To do:
Reproduce the listing below verbatim.

-- Start of Materials provided --

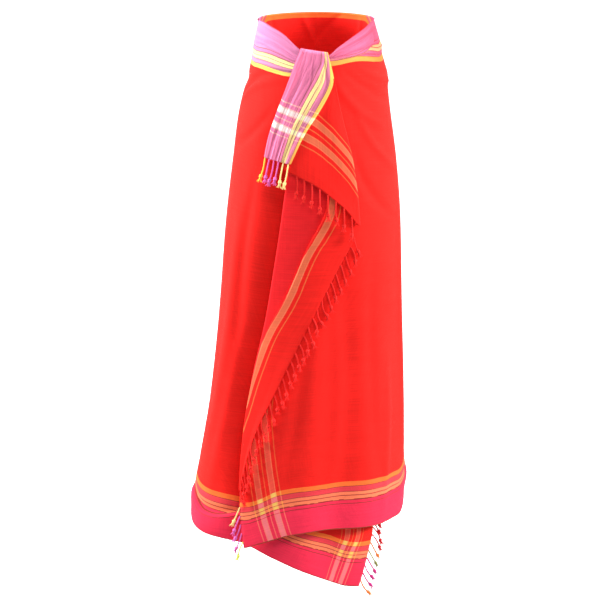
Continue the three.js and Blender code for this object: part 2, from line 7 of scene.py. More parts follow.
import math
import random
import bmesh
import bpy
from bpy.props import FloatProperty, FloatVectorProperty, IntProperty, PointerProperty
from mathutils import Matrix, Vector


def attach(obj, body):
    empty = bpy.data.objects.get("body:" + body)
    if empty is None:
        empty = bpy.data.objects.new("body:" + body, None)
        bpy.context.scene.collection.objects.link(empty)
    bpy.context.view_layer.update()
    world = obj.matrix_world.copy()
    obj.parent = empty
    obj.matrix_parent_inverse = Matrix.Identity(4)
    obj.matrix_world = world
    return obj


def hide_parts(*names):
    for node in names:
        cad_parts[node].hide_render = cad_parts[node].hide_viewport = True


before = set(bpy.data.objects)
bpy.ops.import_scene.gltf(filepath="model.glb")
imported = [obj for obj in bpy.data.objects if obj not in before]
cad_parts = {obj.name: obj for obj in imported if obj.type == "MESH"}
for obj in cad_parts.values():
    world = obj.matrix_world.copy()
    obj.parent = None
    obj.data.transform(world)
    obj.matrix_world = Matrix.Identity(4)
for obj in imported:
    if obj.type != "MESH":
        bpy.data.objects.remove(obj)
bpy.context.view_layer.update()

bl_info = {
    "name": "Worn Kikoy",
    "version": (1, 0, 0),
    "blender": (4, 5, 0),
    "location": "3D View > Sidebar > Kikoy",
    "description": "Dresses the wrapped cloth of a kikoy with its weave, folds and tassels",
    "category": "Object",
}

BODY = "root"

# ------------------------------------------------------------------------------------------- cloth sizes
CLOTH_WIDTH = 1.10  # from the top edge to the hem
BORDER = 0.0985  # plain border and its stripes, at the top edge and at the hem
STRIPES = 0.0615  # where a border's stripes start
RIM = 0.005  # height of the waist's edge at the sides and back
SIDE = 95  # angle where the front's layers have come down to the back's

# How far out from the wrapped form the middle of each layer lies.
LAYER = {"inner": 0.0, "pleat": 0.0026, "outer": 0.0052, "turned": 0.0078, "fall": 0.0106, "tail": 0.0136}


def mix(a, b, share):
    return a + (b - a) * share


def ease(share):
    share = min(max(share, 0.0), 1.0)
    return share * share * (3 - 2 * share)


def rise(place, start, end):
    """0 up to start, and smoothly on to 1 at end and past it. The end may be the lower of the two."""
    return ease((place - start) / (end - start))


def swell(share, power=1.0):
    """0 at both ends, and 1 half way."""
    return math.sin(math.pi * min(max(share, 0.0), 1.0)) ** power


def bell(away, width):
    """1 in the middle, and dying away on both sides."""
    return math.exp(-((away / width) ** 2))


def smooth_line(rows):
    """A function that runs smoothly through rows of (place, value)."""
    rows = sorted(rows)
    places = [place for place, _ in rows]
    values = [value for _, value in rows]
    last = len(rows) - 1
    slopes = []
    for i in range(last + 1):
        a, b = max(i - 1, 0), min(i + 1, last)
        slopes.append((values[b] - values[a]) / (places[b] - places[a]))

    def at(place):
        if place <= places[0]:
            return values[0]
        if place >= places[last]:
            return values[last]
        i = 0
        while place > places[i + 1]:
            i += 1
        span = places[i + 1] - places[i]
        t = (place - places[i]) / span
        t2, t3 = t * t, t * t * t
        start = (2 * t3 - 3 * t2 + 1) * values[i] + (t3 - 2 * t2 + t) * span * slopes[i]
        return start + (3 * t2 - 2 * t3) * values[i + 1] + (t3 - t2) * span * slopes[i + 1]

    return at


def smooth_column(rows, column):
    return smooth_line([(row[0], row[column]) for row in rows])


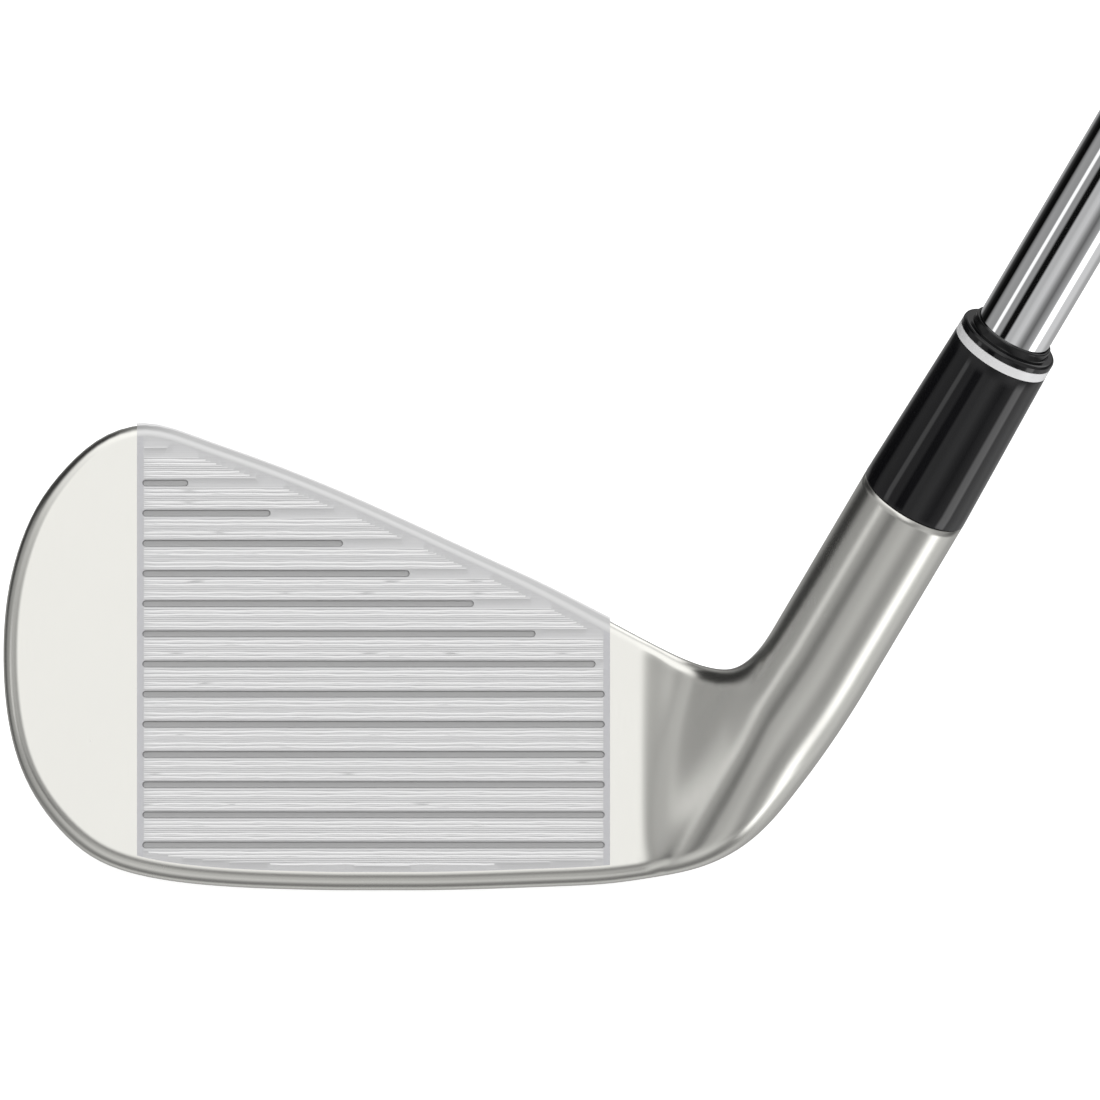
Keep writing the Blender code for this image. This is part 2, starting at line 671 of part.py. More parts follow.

-- End of Materials provided --

Solution to the exercise:
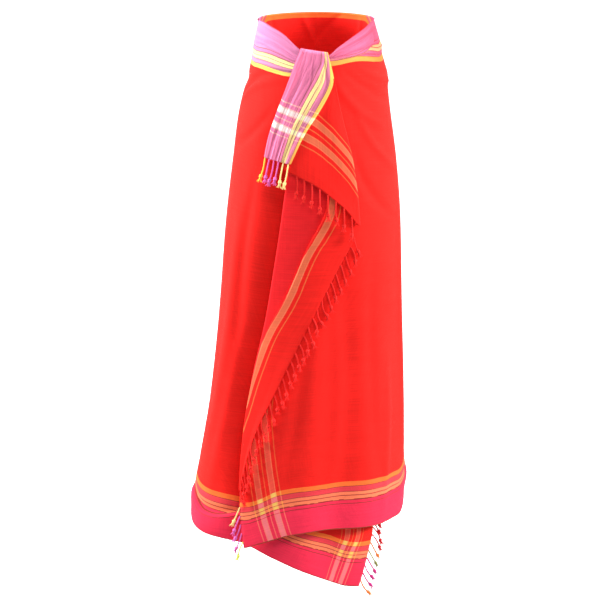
Continue the three.js and Blender code for this object: part 2, from line 7 of scene.py. More parts follow.
import math
import random
import bmesh
import bpy
from bpy.props import FloatProperty, FloatVectorProperty, IntProperty, PointerProperty
from mathutils import Matrix, Vector


def attach(obj, body):
    empty = bpy.data.objects.get("body:" + body)
    if empty is None:
        empty = bpy.data.objects.new("body:" + body, None)
        bpy.context.scene.collection.objects.link(empty)
    bpy.context.view_layer.update()
    world = obj.matrix_world.copy()
    obj.parent = empty
    obj.matrix_parent_inverse = Matrix.Identity(4)
    obj.matrix_world = world
    return obj


def hide_parts(*names):
    for node in names:
        cad_parts[node].hide_render = cad_parts[node].hide_viewport = True


before = set(bpy.data.objects)
bpy.ops.import_scene.gltf(filepath="model.glb")
imported = [obj for obj in bpy.data.objects if obj not in before]
cad_parts = {obj.name: obj for obj in imported if obj.type == "MESH"}
for obj in cad_parts.values():
    world = obj.matrix_world.copy()
    obj.parent = None
    obj.data.transform(world)
    obj.matrix_world = Matrix.Identity(4)
for obj in imported:
    if obj.type != "MESH":
        bpy.data.objects.remove(obj)
bpy.context.view_layer.update()

bl_info = {
    "name": "Worn Kikoy",
    "version": (1, 0, 0),
    "blender": (4, 5, 0),
    "location": "3D View > Sidebar > Kikoy",
    "description": "Dresses the wrapped cloth of a kikoy with its weave, folds and tassels",
    "category": "Object",
}

BODY = "root"

# ------------------------------------------------------------------------------------------- cloth sizes
CLOTH_WIDTH = 1.10  # from the top edge to the hem
BORDER = 0.0985  # plain border and its stripes, at the top edge and at the hem
STRIPES = 0.0615  # where a border's stripes start
RIM = 0.005  # height of the waist's edge at the sides and back
SIDE = 95  # angle where the front's layers have come down to the back's

# How far out from the wrapped form the middle of each layer lies.
LAYER = {"inner": 0.0, "pleat": 0.0026, "outer": 0.0052, "turned": 0.0078, "fall": 0.0106, "tail": 0.0136}


def mix(a, b, share):
    return a + (b - a) * share


def ease(share):
    share = min(max(share, 0.0), 1.0)
    return share * share * (3 - 2 * share)


def rise(place, start, end):
    """0 up to start, and smoothly on to 1 at end and past it. The end may be the lower of the two."""
    return ease((place - start) / (end - start))


def swell(share, power=1.0):
    """0 at both ends, and 1 half way."""
    return math.sin(math.pi * min(max(share, 0.0), 1.0)) ** power


def bell(away, width):
    """1 in the middle, and dying away on both sides."""
    return math.exp(-((away / width) ** 2))


def smooth_line(rows):
    """A function that runs smoothly through rows of (place, value)."""
    rows = sorted(rows)
    places = [place for place, _ in rows]
    values = [value for _, value in rows]
    last = len(rows) - 1
    slopes = []
    for i in range(last + 1):
        a, b = max(i - 1, 0), min(i + 1, last)
        slopes.append((values[b] - values[a]) / (places[b] - places[a]))

    def at(place):
        if place <= places[0]:
            return values[0]
        if place >= places[last]:
            return values[last]
        i = 0
        while place > places[i + 1]:
            i += 1
        span = places[i + 1] - places[i]
        t = (place - places[i]) / span
        t2, t3 = t * t, t * t * t
        start = (2 * t3 - 3 * t2 + 1) * values[i] + (t3 - 2 * t2 + t) * span * slopes[i]
        return start + (3 * t2 - 2 * t3) * values[i + 1] + (t3 - t2) * span * slopes[i + 1]

    return at


def smooth_column(rows, column):
    return smooth_line([(row[0], row[column]) for row in rows])


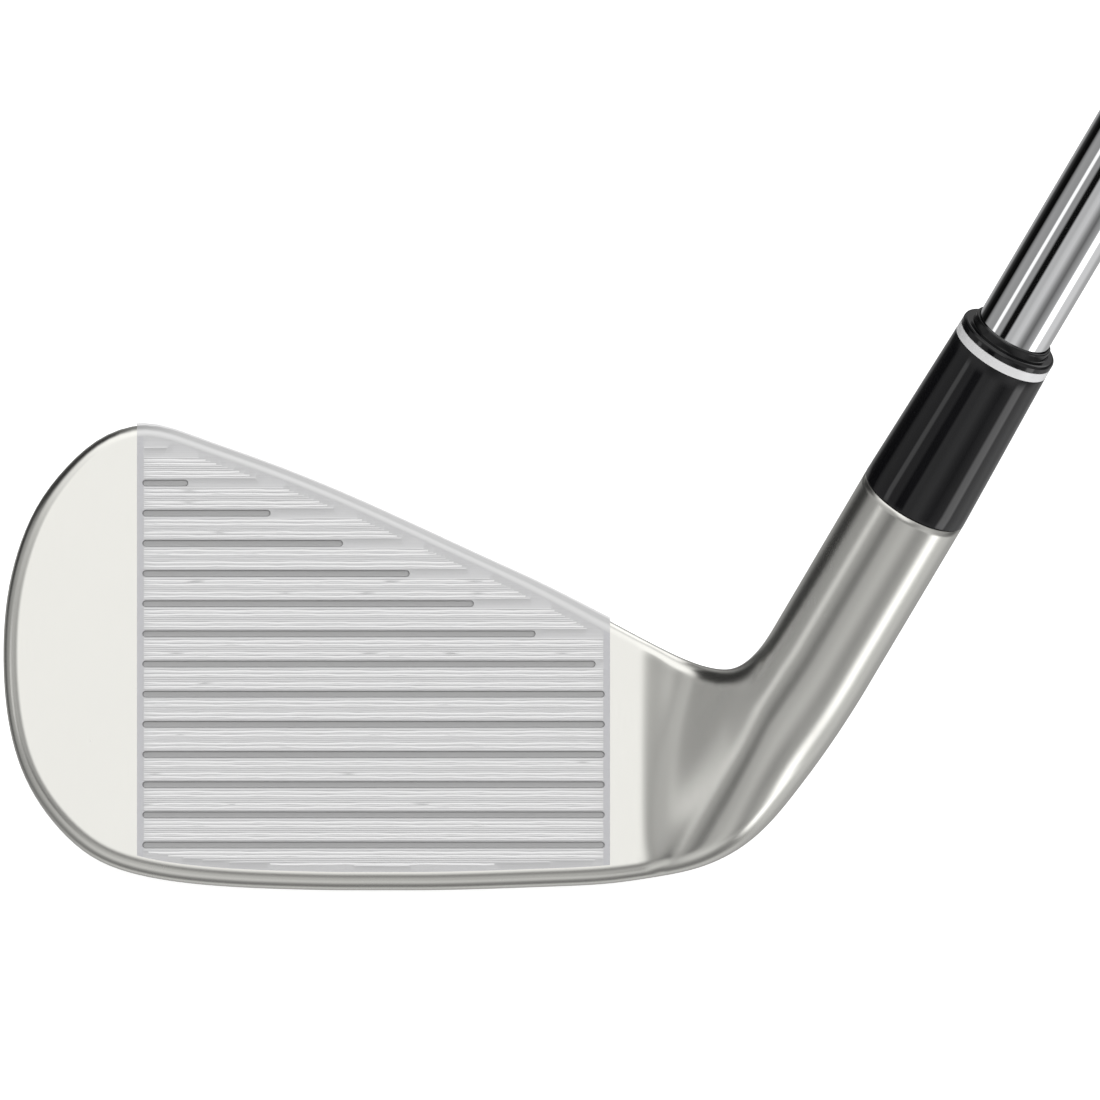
Keep writing the Blender code for this image. This is part 2, starting at line 671 of part.py. More parts follow.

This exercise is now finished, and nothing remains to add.